# In frequent self-applauses, and inward overweening reflections.



## JM (Nov 18, 2009)

from Discourses upon the Existence and Attributes of God: 

Nothing more ordinary in the natures of men, than a dotage on their own perfections, acquisitions, or actions in the world : "Most think of themselves above what they ought to think (Rom. xii. 3, 4.) Few think of themselves so meanly as they ought to think : this sticks as close to us as our skin ; and as humility is the beauty of grace, this is the filthiest soil of nature. Our thoughts run more delightfully upon the track of our own perfections, than the excellency of God ; and when we find anything of a seeming worth, that may make us glitter in the eyes of the world, how cheerfully do we grasp and embrace ourselves! 

When the grosser profanenesses of men have been discarded, and the floods of them dammed up, the head of corruption, whence they sprang, will swell the higher within, in self-applauding speculations of their own reformation, without acknowledgment of their own weaknesses, and desires of divine assistance to make a further progress. 

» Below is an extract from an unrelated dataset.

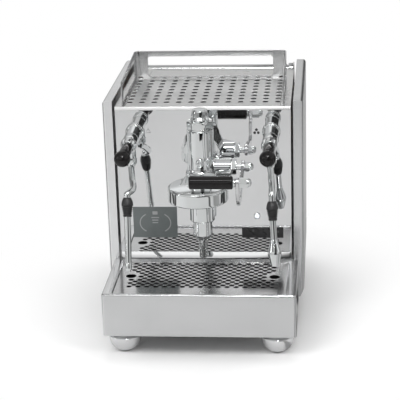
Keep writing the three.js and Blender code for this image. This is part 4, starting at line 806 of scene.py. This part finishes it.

"I thank God I am not like this publican ;" ' a self-reflection, with a contempt rather than compassion to his neighbor, is frequent in every Pharisee. The vapors of selfaffections, in our clouded understandings, like those in the air in misty mornings, alter the appearance of things, and make them look bigger than they are. This is thought by some to be the sin of the fallen angels, who, reflecting upon their own natural excellency superior to other creatures, would find a blessedness in their own nature, as God did in his, and make themselves the last end of their actions. It is from this principle we are naturally so ready to compare ourselves rather with those that are below us, than with those that are above us ; and often think those that are above us inferior to us, and secretly glory that we are become none of the meanest and lowest in natural or moral excellencies. 

How far were the gracious penmen of the Scripture from this, who, when possessed and directed by the Spirit of God, and filled with a sense of him, instead of applauding themselves, publish upon record their own faults to all the eyes of the world!


----------



## au5t1n (Nov 18, 2009)

Wow, that's convicting! Thank you.


----------